## Work instructions:
Your task is to write out the complete listing exactly as it is shown.

## Given information:
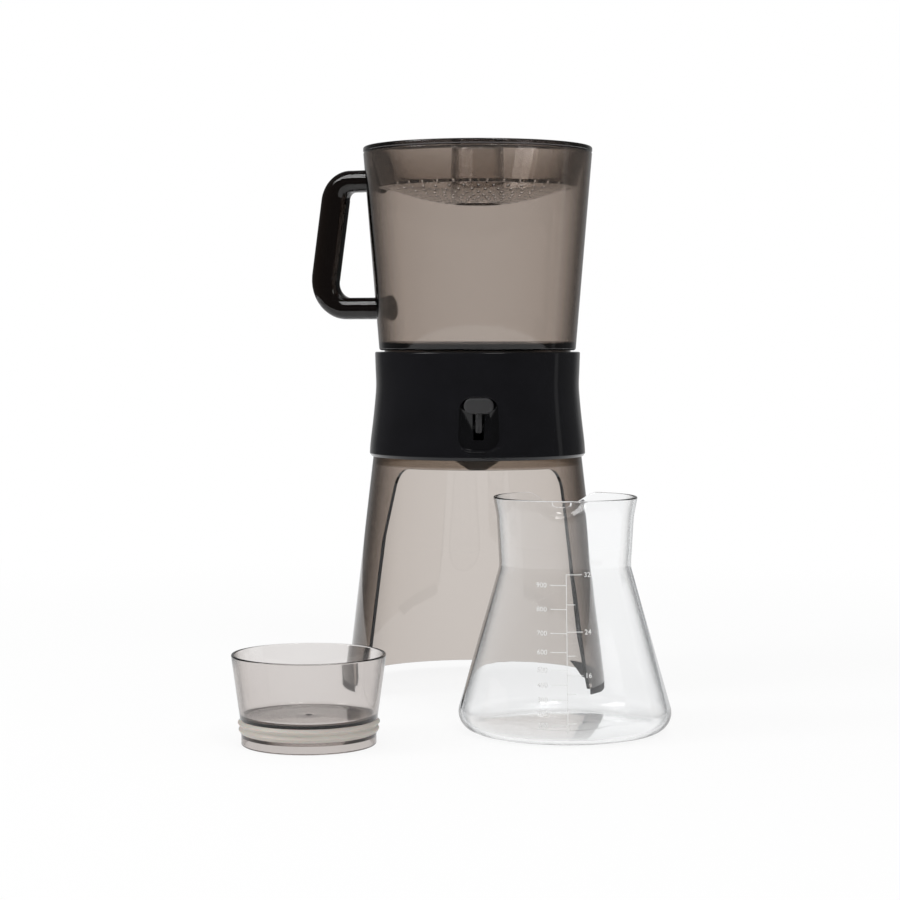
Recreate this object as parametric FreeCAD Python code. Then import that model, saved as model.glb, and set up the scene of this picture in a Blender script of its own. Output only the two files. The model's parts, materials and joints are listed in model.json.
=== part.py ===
import FreeCAD, Part
import math
import os

# Cold brew coffee maker: a brewing container on a stand, with its carafe and the
# carafe's stopper standing in front. Millimetres, +Z up, the front at -Y.
# The tower is drawn about its own axis from the skirt's foot upward, and its feet
# lift it off the table. The carafe and cup are drawn from the table upward. All of
# it is moved to the middle of the whole footprint just before it is written.

# ---------------------------------------------------------------- driving sizes

RUN_GAP = 0.05           # radial clearance of a pin or rod in its bore
FIT_GAP = 0.2            # gap between pieces that are pushed together by hand
SCREW_GAP = 0.15         # radial clearance round a screw's shank
THREAD_GAP = 0.03        # the same where the screw bites
CUT_PAST = 10.0          # how far a cut runs on past what it cuts

# stand skirt: a cone with an arched front opening
FOOT_R = 93.2            # outer radius at its foot
SKIRT_TAPER = 0.1166     # radius lost per millimetre of height
SKIRT_WALL = 2.6
SKIRT_TOP_Z = 166.0
SKIRT_RIM_W = 10.0       # inward rim that the cover and collar clamp
SKIRT_RIM_T = 2.0
ARCH_FOOT_HALF = 79.5    # half width of the arch at the skirt's foot
ARCH_TOP_HALF = 56.7     # half width where its sides would meet its top
ARCH_TOP_Z = 154.2
ARCH_CORNER_R = 18.0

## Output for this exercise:
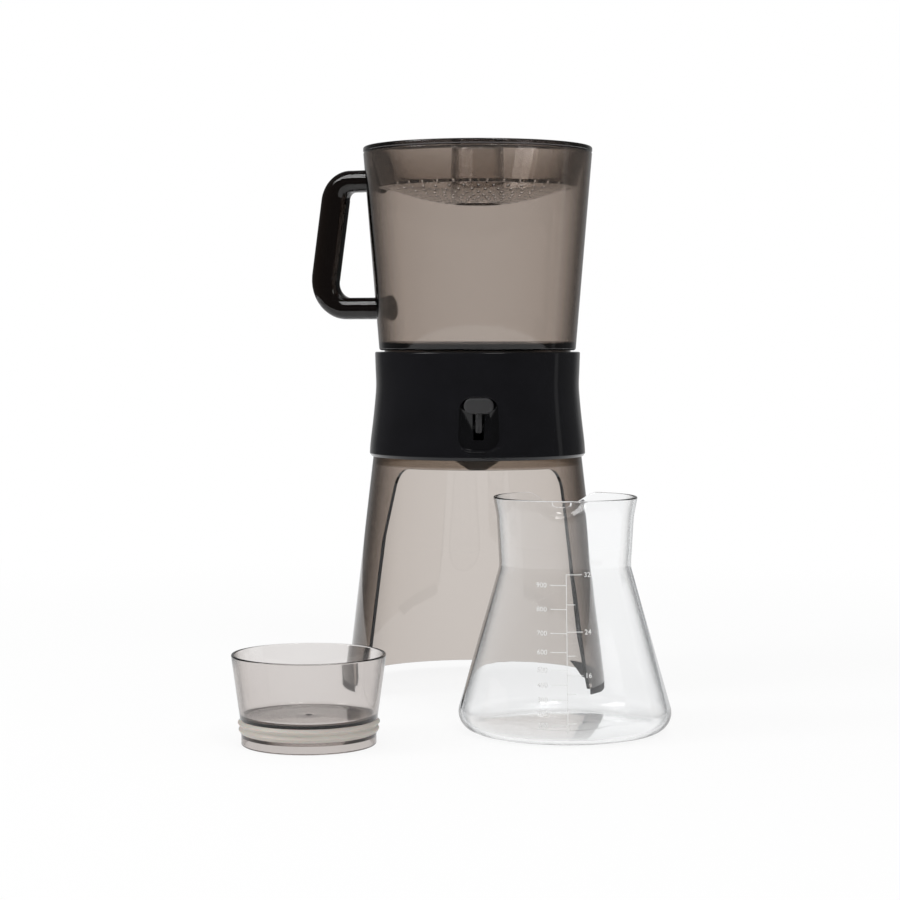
Recreate this object as parametric FreeCAD Python code. Then import that model, saved as model.glb, and set up the scene of this picture in a Blender script of its own. Output only the two files. The model's parts, materials and joints are listed in model.json.
=== part.py ===
import FreeCAD, Part
import math
import os

# Cold brew coffee maker: a brewing container on a stand, with its carafe and the
# carafe's stopper standing in front. Millimetres, +Z up, the front at -Y.
# The tower is drawn about its own axis from the skirt's foot upward, and its feet
# lift it off the table. The carafe and cup are drawn from the table upward. All of
# it is moved to the middle of the whole footprint just before it is written.

# ---------------------------------------------------------------- driving sizes

RUN_GAP = 0.05           # radial clearance of a pin or rod in its bore
FIT_GAP = 0.2            # gap between pieces that are pushed together by hand
SCREW_GAP = 0.15         # radial clearance round a screw's shank
THREAD_GAP = 0.03        # the same where the screw bites
CUT_PAST = 10.0          # how far a cut runs on past what it cuts

# stand skirt: a cone with an arched front opening
FOOT_R = 93.2            # outer radius at its foot
SKIRT_TAPER = 0.1166     # radius lost per millimetre of height
SKIRT_WALL = 2.6
SKIRT_TOP_Z = 166.0
SKIRT_RIM_W = 10.0       # inward rim that the cover and collar clamp
SKIRT_RIM_T = 2.0
ARCH_FOOT_HALF = 79.5    # half width of the arch at the skirt's foot
ARCH_TOP_HALF = 56.7     # half width where its sides would meet its top
ARCH_TOP_Z = 154.2
ARCH_CORNER_R = 18.0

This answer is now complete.